Polycyclic aromatic hydrocarbons (PAHs), which are primary components of tar, belong to a group of particularly dangerous compounds contained in tobacco smoke. They are formed during combustion of tobacco. It was already in 1976 that professor Michael Russell, an eminent British specialist on addictions, wrote in one of his articles that “people smoke for the nicotine, but they die from the tar&rdquop; (12). Tobacco smoking is the cause of chronic myocardial ischemia due to the binding of carbon monoxide contained in tobacco smoke to haemoglobin, which impairs oxygen transport from the lungs to the tissues (8).
Due to the health, social and economic consequences, combating the tobacco epidemic was and still is one of the priorities of health policy of governmental and non-governmental organisations in developed countries.
The potential of tobacco harm reduction – nicotine replacement therapy
Substitution therapy is one of the basic trends in harm reduction. It involves replacing harmful substances with lower-risk compounds exhibiting similar or identical pharmacological effects. Nicotine replacement therapy (NRT) is a type of substitution therapy associated with tobacco harm reduction. Nicotine contained in chewing gums, patches, lozenges and inhalers is the same compound inhaled by smokers with tobacco smoke. According to the Anatomical Therapeutic Chemical (ATC) classification system, nicotine belongs to a group of agents used for dependence therapy under the number N 07 BA 01. After NRT initiation, smokers no longer inhale the enormous amount of harmful substances contained in tobacco smoke, limiting themselves to the substance responsible for dependence, that is nicotine. Consumption of nicotine in controlled doses allows to minimise withdrawal symptoms and may even lead to abstinence.
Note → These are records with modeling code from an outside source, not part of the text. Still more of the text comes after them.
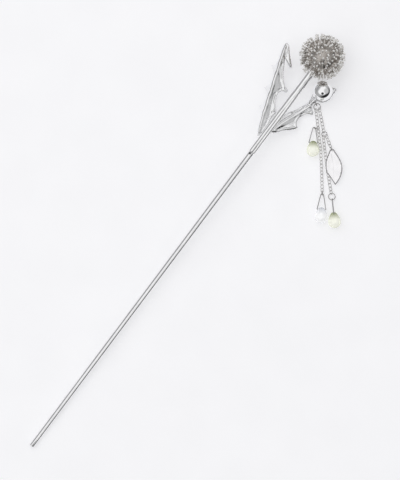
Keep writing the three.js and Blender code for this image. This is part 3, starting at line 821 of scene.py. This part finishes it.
def drop_shape():
    outline = [(0.0, 0.0), (0.02, 0.3), (0.1, 0.6), (0.32, 0.95), (0.9, 1.34), (1.9, 1.86), (2.6, 2.1),
               (3.3, 2.2), (4.0, 2.14), (4.6, 1.92), (5.1, 1.5), (5.45, 0.95), (5.63, 0.5),
               (DROP_LENGTH, 0.0)]
    line = smooth_line([(x, r, 0) for x, r in outline], False, 4)
    profile = [(p.x, max(p.y, 0.0)) for p in line]
    profile[0] = (0.0, 0.0)
    profile[-1] = (DROP_LENGTH, 0.0)
    return moved(lathe(profile, 48), shift(BAIL_LENGTH - DROP_HOLE_FROM_TOP))


def add_drop(number, hook, heading, climb, roll, glass):
    at = DANGLES @ aim(hook, heading, climb, roll)
    bail = f"bail_{number}"
    build("wire_" + bail, *bail_shape(), WIRE, bail, bail, at, [bail])
    name = f"glass_drop_{number}"
    crown_at = TO_FRAME @ at @ Vector((BAIL_LENGTH - 0.2, 0, 0))
    glass = glass_material(f"drop_{number}_glass", *glass, crown_at)
    piece = build(f"glass_{number}", *drop_shape(), glass, name, name, at, [name])
    drill_line = [Vector((BAIL_LENGTH, y, 0)) for y in (-3, 3)]
    cutter_mesh = bpy.data.meshes.new("drill")
    verts, faces = tube(drill_line, DROP_HOLE_RADIUS, 20, rounded=False)
    whole = TO_FRAME @ at
    cutter_mesh.from_pydata([whole @ v for v in verts], [], faces)
    cutter = bpy.data.objects.new("drill", cutter_mesh)
    bpy.context.scene.collection.objects.link(cutter)
    cut = piece.modifiers.new("hole", "BOOLEAN")
    cut.object = cutter
    cut.solver = "EXACT"
    bpy.context.view_layer.update()
    made = bpy.data.meshes.new_from_object(piece.evaluated_get(bpy.context.evaluated_depsgraph_get()))
    piece.modifiers.clear()
    piece.data = made
    made.polygons.foreach_set("use_smooth", [True] * len(made.polygons))
    made.set_sharp_from_angle(angle=math.radians(40))
    bpy.data.objects.remove(cutter)
    return piece


def bezier(a, b, c, d, steps):
    found = []
    for i in range(steps):
        t = i / steps
        s = 1 - t
        found.append(tuple(s ** 3 * a[k] + 3 * s * s * t * b[k] + 3 * s * t * t * c[k] + t ** 3 * d[k]
                           for k in (0, 1)))
    return found


def make_plate(at):
    outline = bezier((-0.75, -0.1), (-0.72, 0.3), (-0.37, 0.67), (0.3, 1.0), 8)
    outline += bezier((0.3, 1.0), (2.2, 2.3), (4.2, 3.7), (6.6, 3.5), 20)
    outline += bezier((6.6, 3.5), (8.6, 3.3), (10.3, 2.6), (11.9, 1.1), 18)
    outline += bezier((11.9, 1.1), (10.4, 0.2), (9.0, -0.7), (7.8, -1.7), 16)
    outline += bezier((7.8, -1.7), (5.6, -2.5), (3.2, -2.3), (1.2, -1.2), 20)
    outline += bezier((1.2, -1.2), (0.2, -1.0), (-0.45, -0.63), (-0.75, -0.1), 8)

    def dished(x, y):
        middle = 0.75 - 0.04 * (x - 4.5)
        return 0.02 * (y - middle) ** 2 - 0.06

    centre_line = [(1.2, 0.1), (4.5, 0.75), (8.5, 0.9), (11.0, 1.0)]
    part = blade(outline, 2, {54}, 0.3, dished, [(centre_line, -0.05, 0.3)], 0.1, 0.12)
    build("polished_leaf_plate", *part, PLATE, "leaf_plate", "leaf_plate", at, ["leaf_plate"])
    rim_line = [Vector((x, y, float(dished(x, y)) + 0.02)) for x, y in outline]
    rim = tube(rim_line, PLATE_RIM_WIRE, 8, closed=True)
    # the rim carries the painted shade along the plate's edge
    build("leaf_plate_rim", *rim, PAINTED_SHADE_RIM, "leaf_plate", "leaf_plate", at)


# ---------------------------------------------------------------- assembly

make_stick()
make_stem()
left = blade(LEFT_OUTLINE, 4, LEFT_SHARP, BLADE_SPACING, left_height, LEFT_RELIEFS,
             BLADE_HALF_THICKNESS, BLADE_EDGE, BLADE_ROLL)
build("leaf_left_cast", *left, LEAF, "pin", "leaf_left", Matrix(), ["leaf_left"])
right = blade(RIGHT_OUTLINE, 4, RIGHT_SHARP, BLADE_SPACING, right_height, RIGHT_RELIEFS,
              BLADE_HALF_THICKNESS, BLADE_EDGE, BLADE_ROLL)
build("leaf_right_cast", *right, LEAF, "pin", "leaf_right", Matrix(), ["leaf_right"])
make_head()
make_bead()

RINGS = DANGLES @ turn(RING_HEADING, "Z")
eyelet_z = float(right_height(np.array(EYELET[0]), np.array(EYELET[1])))
add_ring("leaf_ring", RINGS @ shift(LEAF_RING_RADIUS, 0, eyelet_z) @ turn(90, "X"),
         jump_ring(LEAF_RING_RADIUS))
strand_slope = math.degrees(math.asin((STRAND_RING_Z - CHAIN_Z) / (2 * STRAND_RING_RADIUS)))
add_ring("strand_ring", RINGS @ shift(STRAND_RING_X, 0, STRAND_RING_Z) @ turn(strand_slope, "Y")
         @ shift(STRAND_RING_RADIUS), jump_ring(STRAND_RING_RADIUS))
strand_middle = ahead((0, 0, CHAIN_Z + STRAND_RISE), STRAND_RING_X + STRAND_RING_RADIUS, RING_HEADING)

hooks = [start_on_ring(strand_middle, STRAND_RING_RADIUS, -22, 7)]
for chain, heading in (("chain_a1", 7), ("chain_a2", 6.5), ("chain_a3", 2.5), ("chain_a4", 1.5)):
    hooks.append(add_chain(chain, hooks[-1], heading, 6))
clear_hook = add_upright_ring("drop_ring_2", hooks[-1], 0, DROP_RING_RADIUS)
add_drop(2, clear_hook, -3.5, DROP_CLIMB, 0, CLEAR_GLASS)

side_heading = 7 - 90
side_at = ahead(hooks[0], chain_reach(6) - SIDE_RING_BEFORE_END, 7)
side_middle = ahead(side_at, SIDE_RING[0], side_heading)
add_ring("drop_ring_1", DANGLES @ aim(side_middle, side_heading) @ turn(90, "X"), jump_ring(*SIDE_RING))
add_drop(1, ahead(side_at, 2 * SIDE_RING[0], side_heading), -4, DROP_CLIMB, 0, GREEN_GLASS)

start_b = start_on_ring(strand_middle, STRAND_RING_RADIUS, 42, 11.5)
split_hook = add_chain("chain_b1", start_b, 11.5, 7)
split_middle = add_flat_ring("split_ring", split_hook, 11.5, SPLIT_RING_RADIUS)
start_b2 = start_on_ring(split_middle, SPLIT_RING_RADIUS, -24, 6)
middle_hook = add_chain("chain_b2", start_b2, 6, 4, body="split_ring")
lower_hook = add_chain("chain_b3", middle_hook, 8, 9)
third_hook = add_chain("chain_b4", lower_hook, 10, 4, first=-45.0)
third_middle = add_flat_ring("drop_ring_3", third_hook, 10, STRAND_RING_RADIUS)
add_drop(3, ahead(third_middle, STRAND_RING_RADIUS, 8), 5, DROP_CLIMB, 90, GREEN_GLASS)

branch_start = start_on_ring(split_middle, SPLIT_RING_RADIUS, 50, 20)
plate_ring_hook = add_chain("chain_c", branch_start, 20, 4, climb=11.5)
plate_hook = add_upright_ring("plate_ring", plate_ring_hook, 20, PLATE_RING_RADIUS)
make_plate(DANGLES @ aim((plate_hook.x, plate_hook.y, PLATE_Z), 0))

# ---------------------------------------------------------------- studio

# The tent is dark on one side and dim on the other, and the photographer's patch is overhead.
DARK_SIDE = (-0.15, -0.99, 0.0)
DIM_SIDE = (0.0, 1.0, 0.0)
GREY_SIDE = (0.35, -0.60, 0.72)
PATCH = (-0.45, -0.33, 0.83)

# The camera looks straight down, from far enough to see this many metres of the table.
VIEW_HEIGHT = 0.1697
VIEW_MIDDLE = (0.00414, 0.00968)
VIEW_TURN = -53.41
FOCUS_Z = 0.003
LENS = 200.0
SENSOR = 36.0


def make_floor():
    size, cells = 1.6, 8
    verts, faces = [], []
    for j in range(cells + 1):
        for i in range(cells + 1):
            verts.append((size * (2 * i / cells - 1), size * (2 * j / cells - 1), 0.0))
    for j in range(cells):
        for i in range(cells):
            a = j * (cells + 1) + i
            faces.append((a, a + 1, a + cells + 2, a + cells + 1))
    mesh = bpy.data.meshes.new("studio_floor")
    mesh.from_pydata(verts, [], faces)
    mesh.materials.append(floor_material())
    floor = bpy.data.objects.new("studio_floor", mesh)
    bpy.context.scene.collection.objects.link(floor)


def make_world():
    """A white tent, darker near the horizon, with a dim patch overhead where the camera hangs."""
    world = bpy.data.worlds.new("tent")
    bpy.context.scene.world = world
    world.use_nodes = True
    tree = world.node_tree
    back = tree.nodes["Background"]
    way = tree.nodes.new("ShaderNodeTexCoord").outputs["Generated"]
    parts = tree.nodes.new("ShaderNodeSeparateXYZ")
    link(tree, way, parts.inputs["Vector"])

    def facing(direction, low, high):
        """1 where the sky lies towards a direction, within the given cosines."""
        dot = tree.nodes.new("ShaderNodeVectorMath")
        dot.operation = "DOT_PRODUCT"
        dot.inputs[1].default_value = Vector(direction).normalized()
        link(tree, way, dot.inputs[0])
        fit = tree.nodes.new("ShaderNodeMapRange")
        fit.interpolation_type = "SMOOTHSTEP"
        fit.inputs["From Min"].default_value = low
        fit.inputs["From Max"].default_value = high
        link(tree, dot.outputs["Value"], fit.inputs["Value"])
        return fit.outputs["Result"]

    def blend_of(fac, a, b):
        mix = tree.nodes.new("ShaderNodeMix")
        mix.data_type = "RGBA"
        link(tree, fac, mix.inputs["Factor"])
        for value, socket in ((a, mix.inputs["A"]), (b, mix.inputs["B"])):
            if isinstance(value, tuple):
                socket.default_value = value
            else:
                link(tree, value, socket)
        return mix.outputs["Result"]

    horizon = blend_of(facing(DARK_SIDE, 0.1, 0.8), (0.42, 0.42, 0.425, 1), (0.02, 0.02, 0.02, 1))
    rise = tree.nodes.new("ShaderNodeMapRange")
    rise.interpolation_type = "SMOOTHSTEP"
    rise.inputs["From Min"].default_value = 0.48
    rise.inputs["From Max"].default_value = 0.74
    link(tree, parts.outputs["Z"], rise.inputs["Value"])
    tent = blend_of(rise.outputs["Result"], horizon, (0.94, 0.94, 0.945, 1))
    tent = blend_of(facing(DIM_SIDE, 0.42, 0.8), tent, (0.32, 0.32, 0.325, 1))
    tent = blend_of(facing(GREY_SIDE, 0.80, 0.97), tent, (0.56, 0.56, 0.565, 1))
    tent = blend_of(facing(PATCH, 0.955, 0.985), tent, (0.05, 0.05, 0.05, 1))
    seen = tree.nodes.new("ShaderNodeLightPath").outputs["Is Camera Ray"]
    link(tree, blend_of(seen, tent, (0.93, 0.93, 0.95, 1)), back.inputs["Color"])
    back.inputs["Strength"].default_value = 1.0


def area_light(name, location, target, size, power):
    data = bpy.data.lights.new(name, "AREA")
    data.shape = "RECTANGLE"
    data.size, data.size_y = size
    data.energy = power
    lamp = bpy.data.objects.new(name, data)
    bpy.context.scene.collection.objects.link(lamp)
    lamp.location = location
    lamp.visible_glossy = False
    lamp.rotation_euler = (Vector(target) - Vector(location)).to_track_quat("-Z", "Y").to_euler()
    return lamp


def make_camera():
    data = bpy.data.cameras.new("camera")
    data.type = "PERSP"
    data.sensor_fit = "VERTICAL"
    data.sensor_height = SENSOR
    data.lens = LENS
    data.clip_end = 20.0
    camera = bpy.data.objects.new("camera", data)
    bpy.context.scene.collection.objects.link(camera)
    camera.location = (*VIEW_MIDDLE, VIEW_HEIGHT * LENS / SENSOR + FOCUS_Z)
    camera.rotation_euler = (0, 0, math.radians(VIEW_TURN))
    bpy.context.scene.camera = camera


make_floor()
make_world()
area_light("key", (0.10, 0.70, 0.95), (0.02, 0.0, 0.0), (1.3, 1.3), 4.2)
make_camera()
bpy.context.scene.view_settings.view_transform = "Standard"
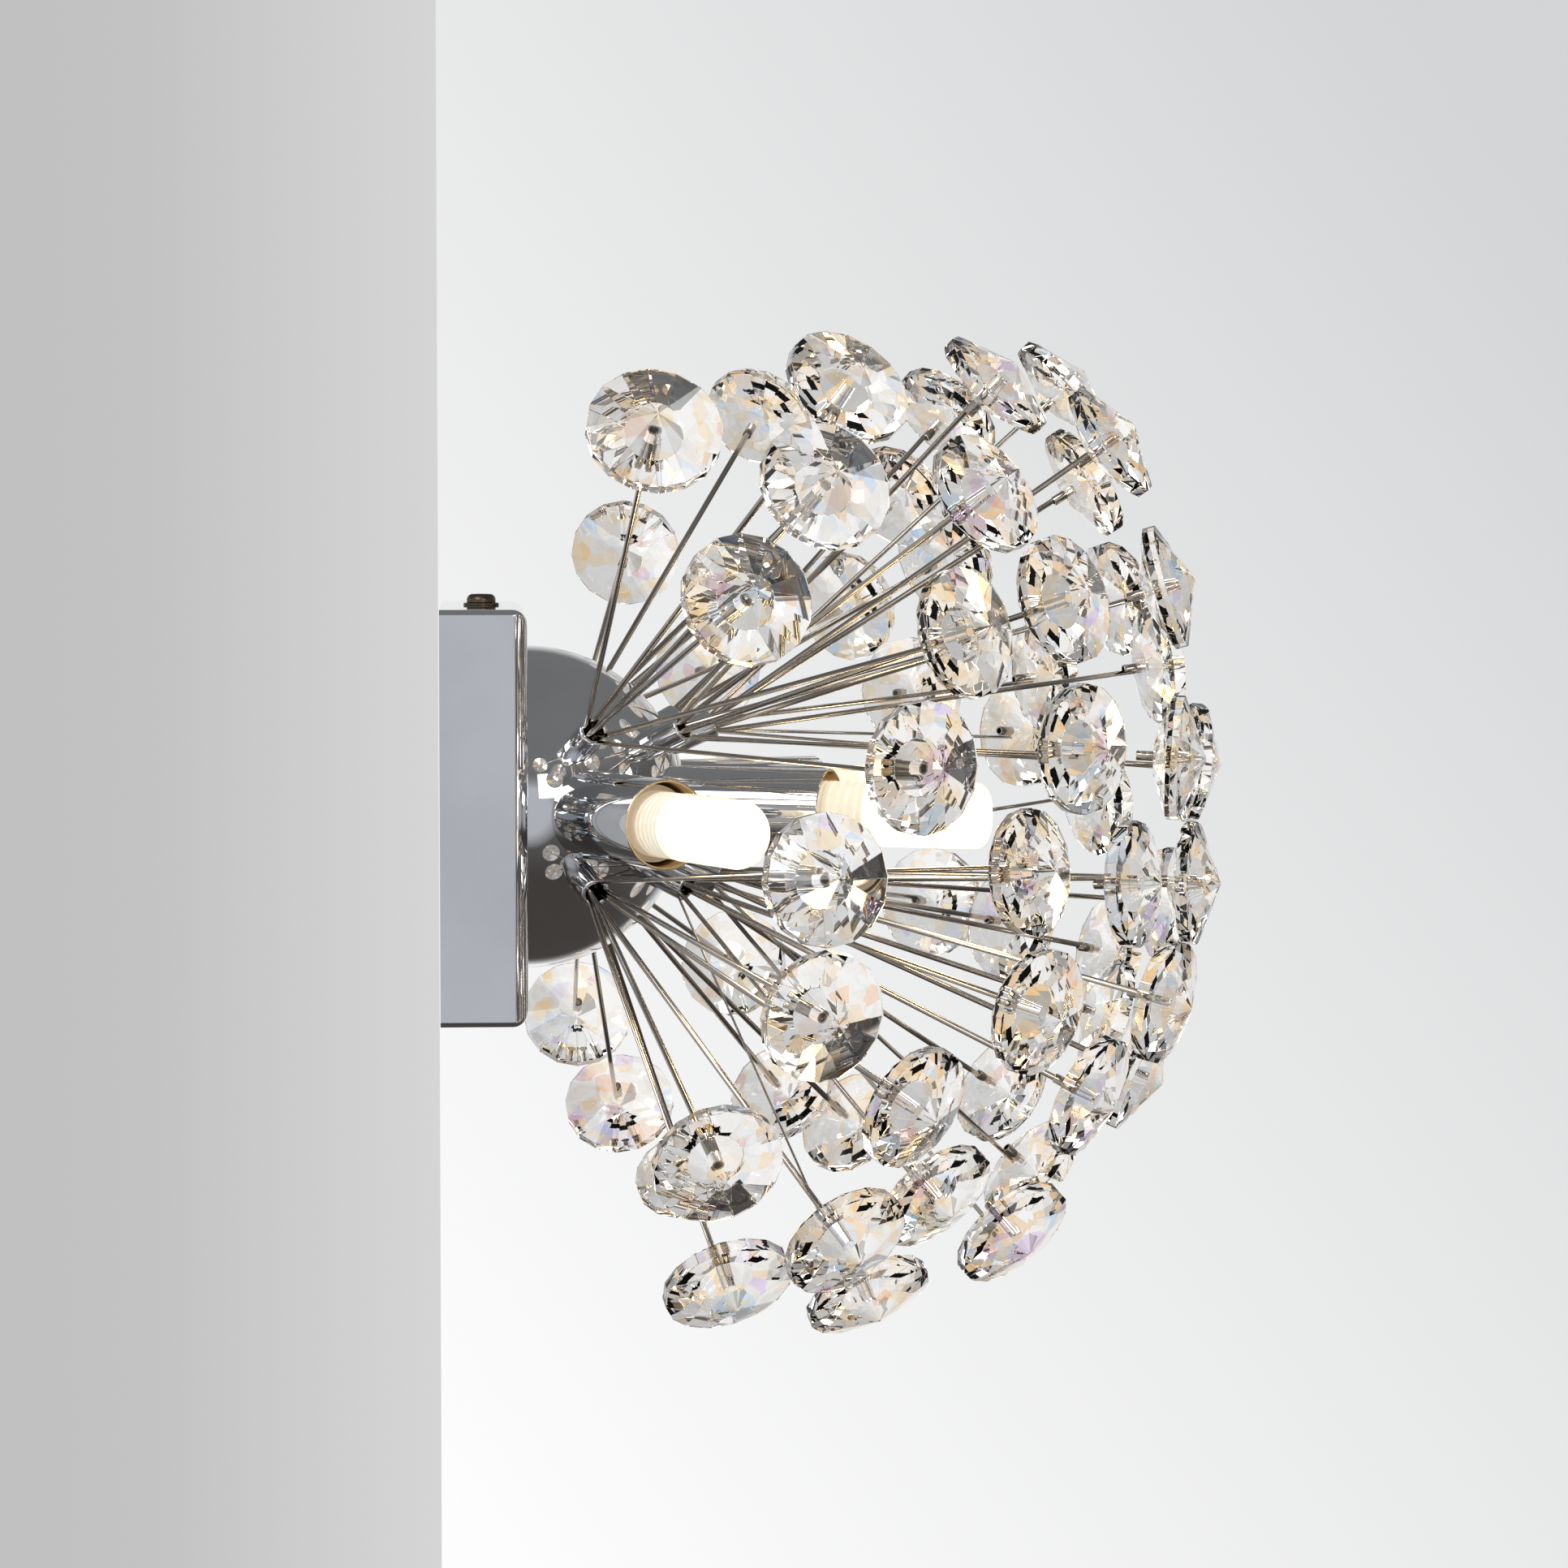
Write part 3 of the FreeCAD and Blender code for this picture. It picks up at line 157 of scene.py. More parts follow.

A comprehensive meta-analysis of works on all forms of NRT revealed that this type of treatment increases the chance of successful smoking cessation. There was a 50% up to 70% increase in the probability of smoking cessation. Furthermore, the analysis showed that different forms of NRT show similar efficacy (13).
On the other hand, some researchers believe that the long-term success of smoking discontinuation is low and NRT is not more effective than the attempts of smokers to quit without these measures. In both groups, about one-third of smokers returned to tobacco use after some time (14, 15).
Although NRT products have been available in the pharmaceutical market for several decades and bupropion, varenicline and cytisine-based pharmacotherapy was introduced in the mid ‘90s, the rate of reduction in the number of smokers has not changed significantly in most developed countries. At present, tobacco smokers account for an average of 24% of adult EU population (28% in Poland) and 15.5% of US population (10, 16).
According to the forecasts of many organisations from the late twentieth century, which were based mainly on research devoted to NRT efficacy and anti-tobacco policy, the endgame for tobacco should occur around 2030.
Meanwhile, an analysis of the trend of changes in the prevalence of tobacco smoking in developed countries between 1980 and 2012 indicates that the end of tobacco smoking should be expected after 2050 (17). Other authors also agree that the date proposed in the 90’s is unrealistic. An editorial of the prestigious Lancet magazine pointed out that the current anti-tobacco campaign has failed; therefore the journal has begun a campaign “Tobacco-free world by 2040&rdquop; (18).
The potential of tobacco harm reduction – electronic cigarettes
The prospect of dozens of years of dealing with a large population of smokers undoubtedly presents a challenge for public health, a field of science responsible for disease prevention, life prolongation, as well as health and physical fitness promotion through organised efforts for environmental hygiene.